▸ Instruction: Your task is to reproduce word for word the lines running from the line containing "Write the OpenSCAD" to the line containing "floor, z = 0.", inclusive. Nothing else belongs in the answer.

▸ Records shown:
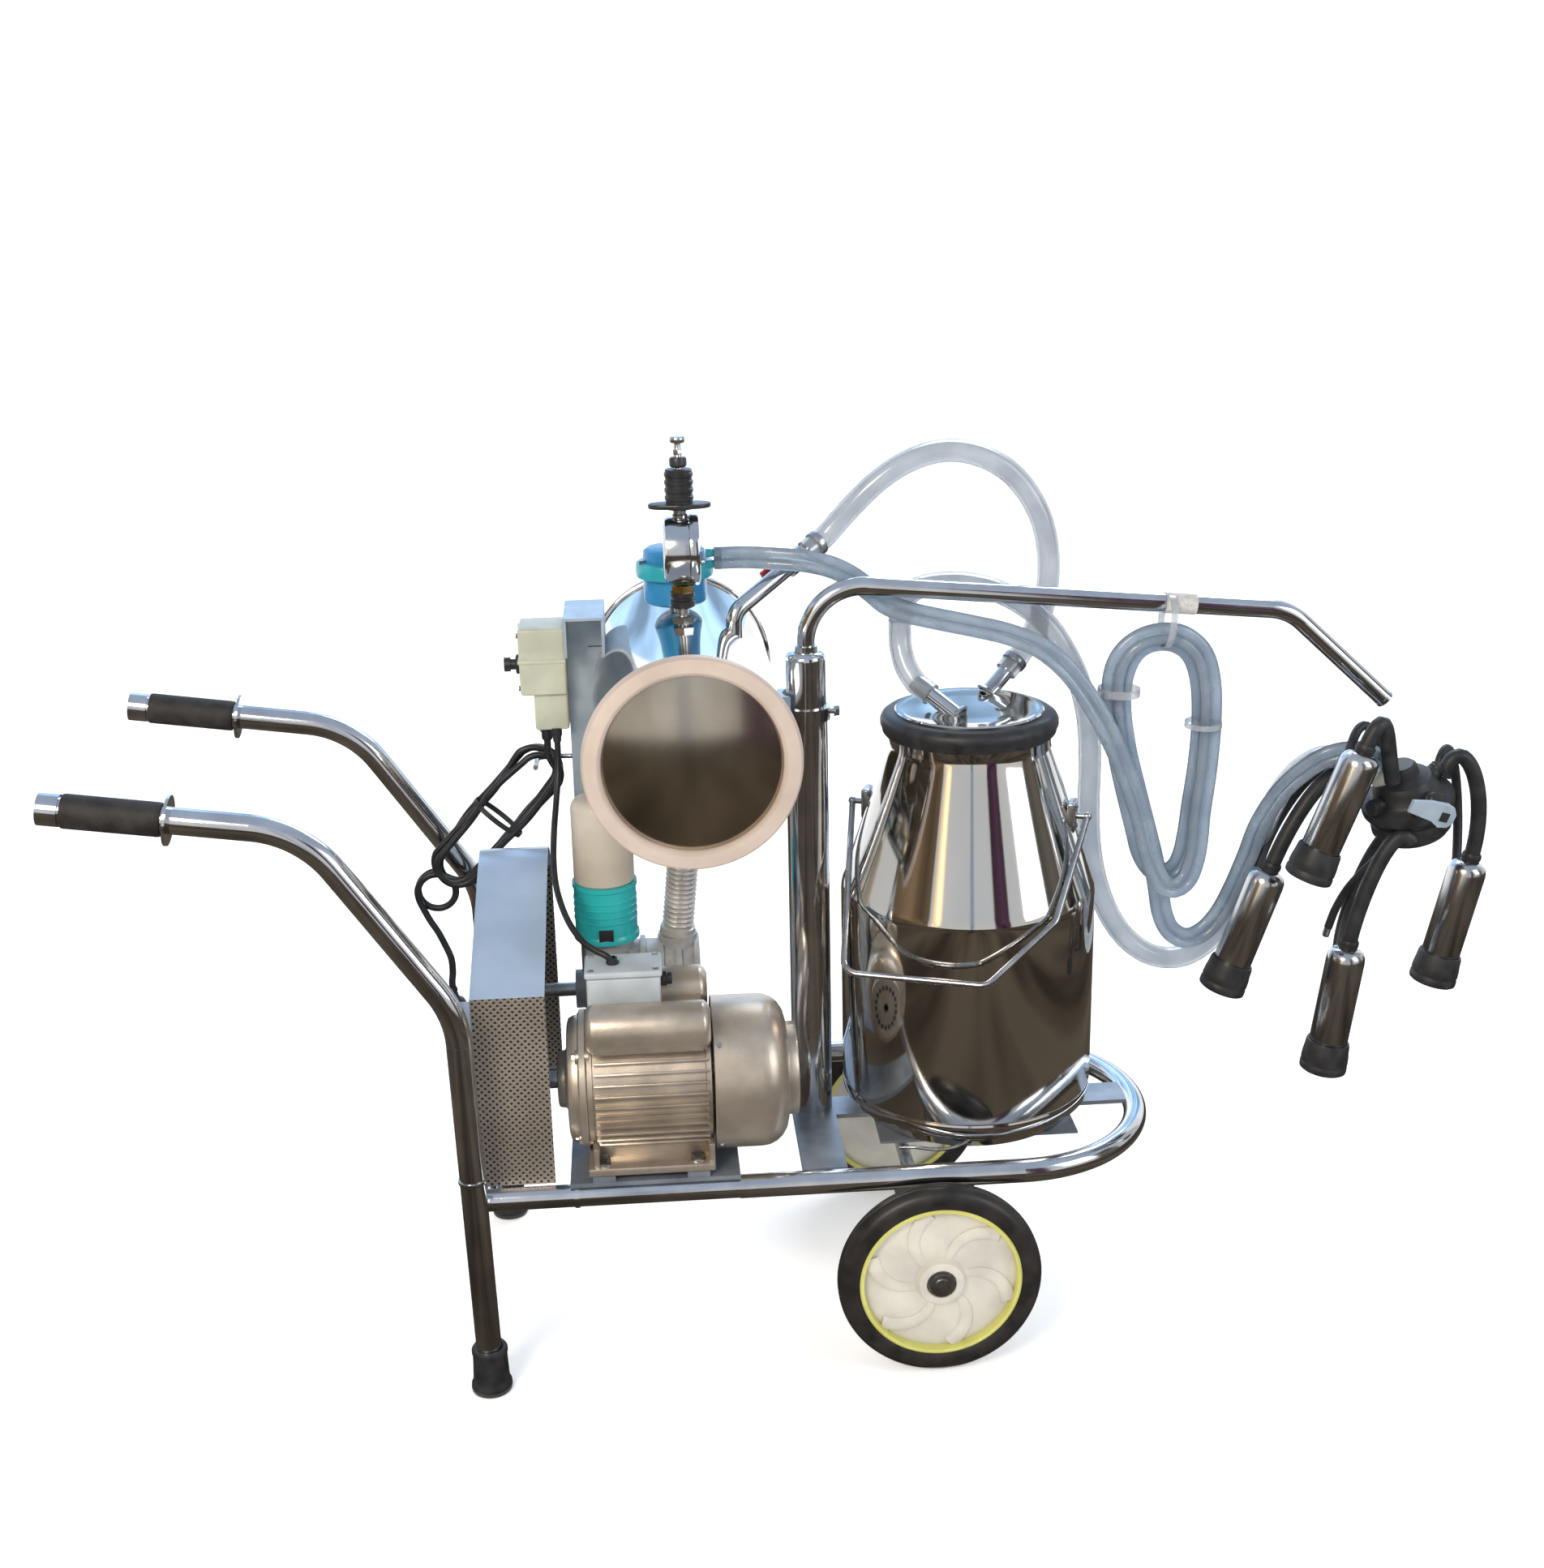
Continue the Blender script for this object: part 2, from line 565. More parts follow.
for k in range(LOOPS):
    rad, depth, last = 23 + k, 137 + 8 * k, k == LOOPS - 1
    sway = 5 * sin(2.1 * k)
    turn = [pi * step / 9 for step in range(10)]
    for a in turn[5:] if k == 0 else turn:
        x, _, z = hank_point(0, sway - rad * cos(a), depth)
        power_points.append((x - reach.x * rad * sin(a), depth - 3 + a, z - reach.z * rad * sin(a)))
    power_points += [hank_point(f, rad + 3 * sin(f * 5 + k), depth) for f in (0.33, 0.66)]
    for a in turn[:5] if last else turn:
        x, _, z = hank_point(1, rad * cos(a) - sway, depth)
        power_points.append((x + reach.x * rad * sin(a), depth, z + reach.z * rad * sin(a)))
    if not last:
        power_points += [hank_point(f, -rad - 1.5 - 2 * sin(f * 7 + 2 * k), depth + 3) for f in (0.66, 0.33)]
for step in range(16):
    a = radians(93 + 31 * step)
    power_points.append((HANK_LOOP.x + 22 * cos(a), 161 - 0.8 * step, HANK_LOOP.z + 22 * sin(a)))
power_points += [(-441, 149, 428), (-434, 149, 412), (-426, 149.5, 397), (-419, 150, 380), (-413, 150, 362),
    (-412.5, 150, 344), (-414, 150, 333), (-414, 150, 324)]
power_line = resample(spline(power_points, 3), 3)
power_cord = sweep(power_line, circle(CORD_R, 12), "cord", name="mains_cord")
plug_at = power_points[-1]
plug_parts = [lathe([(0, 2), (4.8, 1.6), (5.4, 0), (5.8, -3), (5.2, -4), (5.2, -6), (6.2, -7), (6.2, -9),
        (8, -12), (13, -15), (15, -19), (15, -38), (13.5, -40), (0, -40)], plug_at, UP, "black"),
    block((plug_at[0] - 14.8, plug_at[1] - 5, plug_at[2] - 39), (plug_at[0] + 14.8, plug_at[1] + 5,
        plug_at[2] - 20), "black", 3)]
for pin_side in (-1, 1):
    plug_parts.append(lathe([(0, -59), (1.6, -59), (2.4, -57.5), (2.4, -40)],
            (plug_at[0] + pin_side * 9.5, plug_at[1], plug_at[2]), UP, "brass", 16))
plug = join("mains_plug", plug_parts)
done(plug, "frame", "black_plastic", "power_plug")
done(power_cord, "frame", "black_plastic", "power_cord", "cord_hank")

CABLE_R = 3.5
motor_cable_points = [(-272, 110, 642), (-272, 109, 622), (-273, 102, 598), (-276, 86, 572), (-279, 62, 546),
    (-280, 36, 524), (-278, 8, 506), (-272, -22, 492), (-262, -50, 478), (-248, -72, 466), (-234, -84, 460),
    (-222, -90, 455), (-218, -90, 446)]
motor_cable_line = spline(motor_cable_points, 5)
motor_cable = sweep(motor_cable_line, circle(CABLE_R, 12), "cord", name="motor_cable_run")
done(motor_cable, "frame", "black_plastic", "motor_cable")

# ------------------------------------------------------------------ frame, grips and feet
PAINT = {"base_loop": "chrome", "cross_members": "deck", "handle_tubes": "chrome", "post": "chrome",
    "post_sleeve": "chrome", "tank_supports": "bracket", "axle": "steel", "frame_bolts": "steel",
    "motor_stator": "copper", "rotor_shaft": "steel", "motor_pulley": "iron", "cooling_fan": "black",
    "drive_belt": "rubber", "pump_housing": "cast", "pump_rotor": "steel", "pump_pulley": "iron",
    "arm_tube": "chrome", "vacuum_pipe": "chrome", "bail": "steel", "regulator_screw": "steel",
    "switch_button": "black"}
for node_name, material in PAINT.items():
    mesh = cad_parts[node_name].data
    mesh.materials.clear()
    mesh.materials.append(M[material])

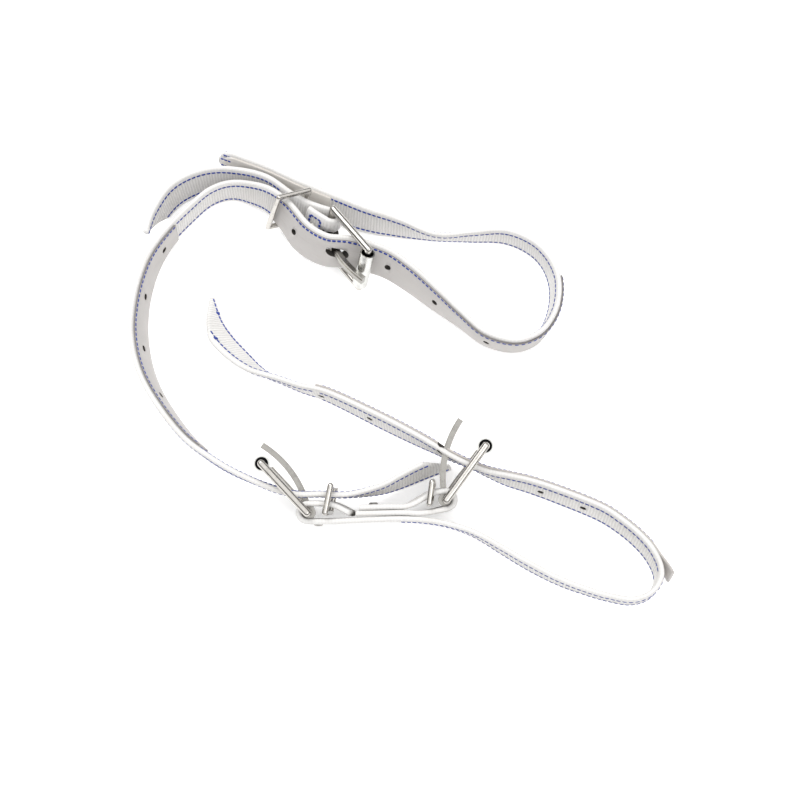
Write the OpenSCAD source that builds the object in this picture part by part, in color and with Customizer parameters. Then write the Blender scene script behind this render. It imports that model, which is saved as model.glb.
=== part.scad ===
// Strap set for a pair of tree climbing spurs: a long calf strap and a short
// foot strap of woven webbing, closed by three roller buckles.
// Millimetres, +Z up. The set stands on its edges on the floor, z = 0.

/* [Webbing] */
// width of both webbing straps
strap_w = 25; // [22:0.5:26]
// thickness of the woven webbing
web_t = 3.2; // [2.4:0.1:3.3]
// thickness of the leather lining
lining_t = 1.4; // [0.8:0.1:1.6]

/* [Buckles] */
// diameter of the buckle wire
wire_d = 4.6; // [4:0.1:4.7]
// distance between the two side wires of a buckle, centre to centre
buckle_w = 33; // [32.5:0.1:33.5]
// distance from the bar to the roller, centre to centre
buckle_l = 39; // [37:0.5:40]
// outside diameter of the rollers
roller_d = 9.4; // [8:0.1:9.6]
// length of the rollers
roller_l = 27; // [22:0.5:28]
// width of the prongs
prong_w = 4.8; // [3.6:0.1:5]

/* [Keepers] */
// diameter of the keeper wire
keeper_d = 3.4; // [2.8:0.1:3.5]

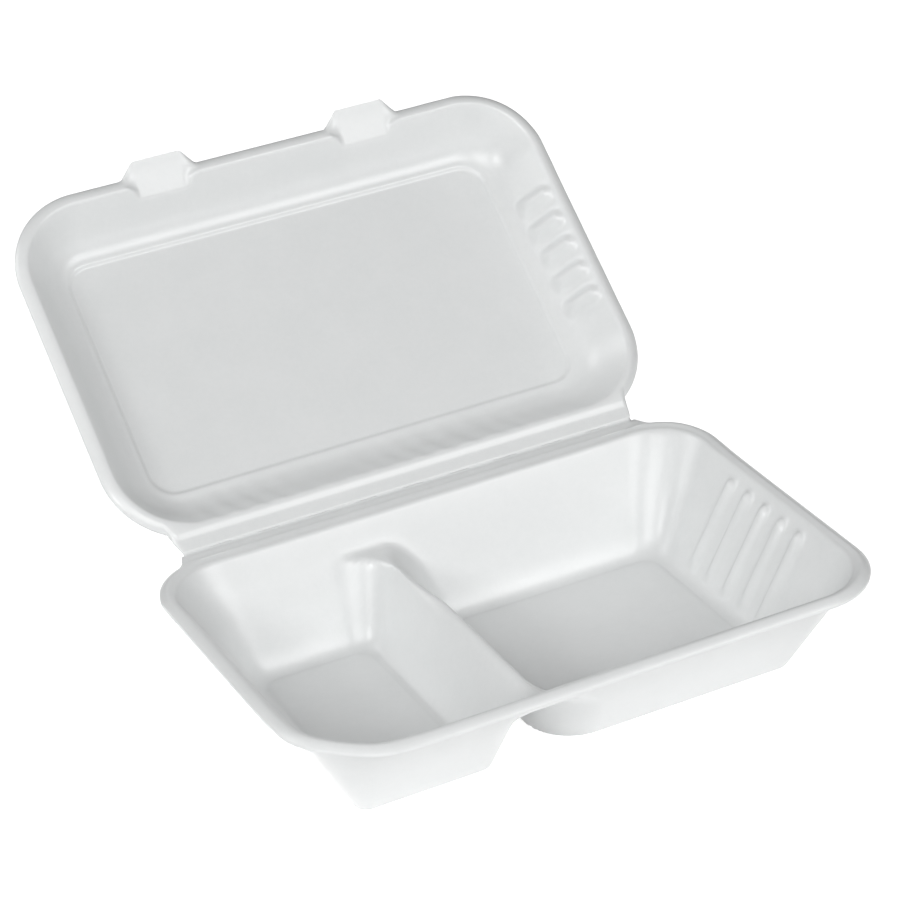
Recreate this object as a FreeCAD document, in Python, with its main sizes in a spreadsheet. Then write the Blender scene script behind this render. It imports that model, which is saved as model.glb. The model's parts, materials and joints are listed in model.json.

▸ Reply to the task:
Write the OpenSCAD source that builds the object in this picture part by part, in color and with Customizer parameters. Then write the Blender scene script behind this render. It imports that model, which is saved as model.glb.
=== part.scad ===
// Strap set for a pair of tree climbing spurs: a long calf strap and a short
// foot strap of woven webbing, closed by three roller buckles.
// Millimetres, +Z up. The set stands on its edges on the floor, z = 0.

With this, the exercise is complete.